Its owner, German-born supermarket magnate Horst Paulmann, once gushed that the site will be for Santiago what the Eiffel Tower is for Paris -- a comparison that raised eyebrows, if not snickers.

"The Eiffel Tower is a monument, not a building. There is no comparison," said Luis Eduardo Bresacini, head of Chile's Architects' Association.

The building may lack the graceful curves of Gustave Eiffel's iconic structure, but the torpedo-like structure is not without some grace.

"It's a fairly neutral building," said Bresacini.

Hurtado was kinder. "From an architectural point of view, it is interesting and unique. A pretty object," he told AFP.

In many ways the Gran Torre is emblematic of 21st century Chile, a country with strong economic growth but with enormous income disparity, where ten percent of the country's wealthiest have income 35 times higher than the poorest 10 percent.

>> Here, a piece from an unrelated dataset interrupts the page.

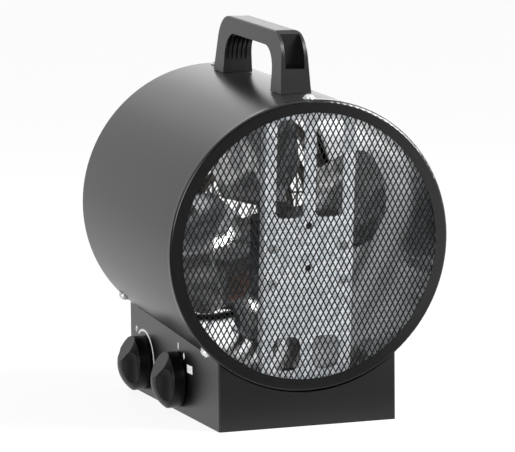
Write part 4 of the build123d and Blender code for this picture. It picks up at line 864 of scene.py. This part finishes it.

The Gran Torre, which will have 41 elevators and 5,500 parking spots when it opens, "is a symbol of the evolution of wealth, which in Chile is shown but not shared," said Hurtado.

It also symbolizes "a country at the threshold of being developed but still with brutal contradictions," he said.

The builders praise their structure as "the most imposing commercial and architectural landmark in Santiago" and "emblematic of Chile's commercial development."

Work on the giant structure halted for ten months in 2009, during the height of the global financial crisis. The shell at the time seemed to symbolize the country's shattered dreams of economic grandeur.

But when work re-started, it became a symbol of Chile's economic recovery.